Decided October 15, 2012. Samuel S. Olens, Attorney General, Mary Beth Westmoreland, Deputy Attorney General, Paula K. Smith, Senior Assistant Attorney General, Dana E. Weinberger, Assistant Attorney General, for appellant. Victor Hardeman, pro se.

Judgment reversed and case remanded with direction.

All the Justices concur.

Appellee filed a cross-appeal, but it has been dismissed as untimely.

Appellant was given a mandatory sentence of life imprisonment for kidnapping with bodily injury, two concurrent sentences of twenty years for aggravated battery and burglary, a concurrent sentence of ten years for false imprisonment, and a consecutive sentence of ten years for attempted robbery.

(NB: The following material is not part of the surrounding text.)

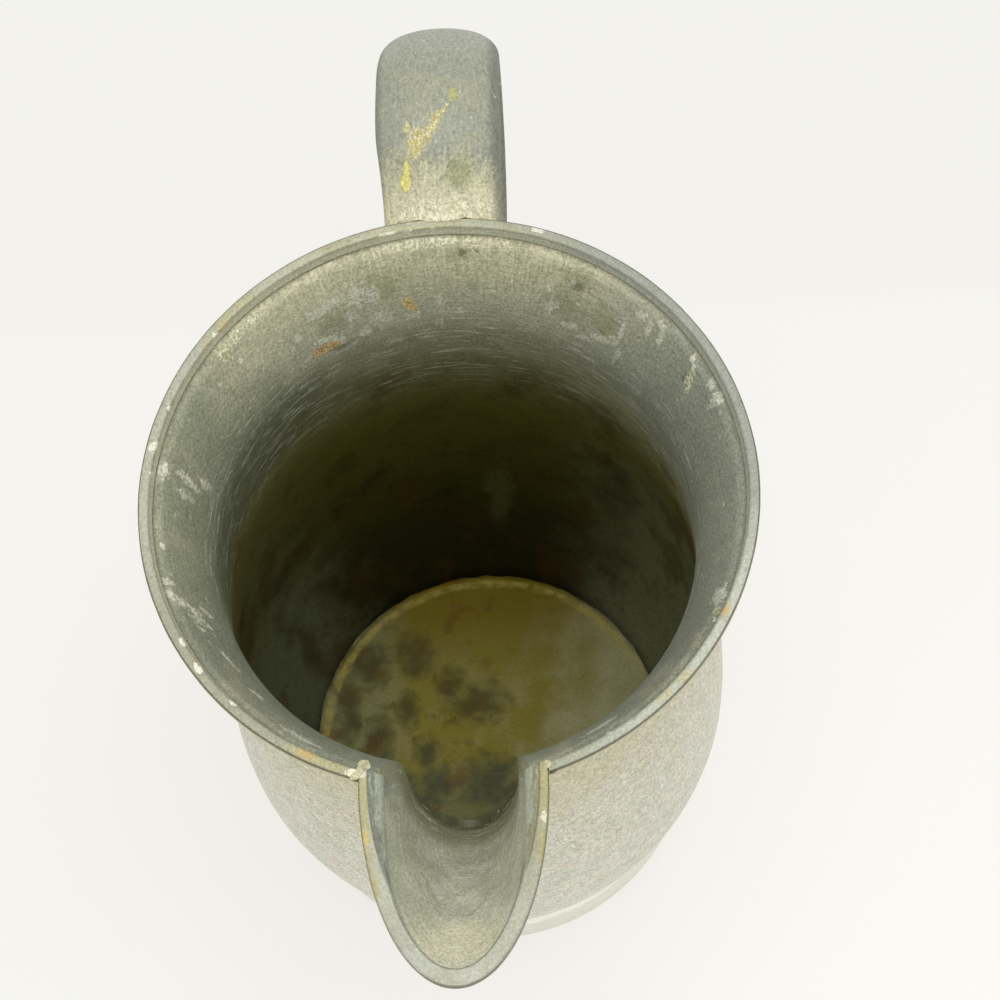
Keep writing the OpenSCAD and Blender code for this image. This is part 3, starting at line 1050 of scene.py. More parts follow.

Garza applies to this case because appellee committed his crimes in November 2001 and he was tried prior to the effective date of the amendment of the kidnapping statute in July 2009. Jones v. State, 290 Ga. 670 (1) (725 SE2d 236) (2012).

The burglary was completed once the perpetrators unlawfully and without authority entered the victim’s home with the intent to rob; the attempted robbery was completed once the perpetrators demanded money; the aggravated battery occurred after the victim had been moved upstairs to her laundry room; and the victim was falsely imprisoned when she was bound in her kitchen.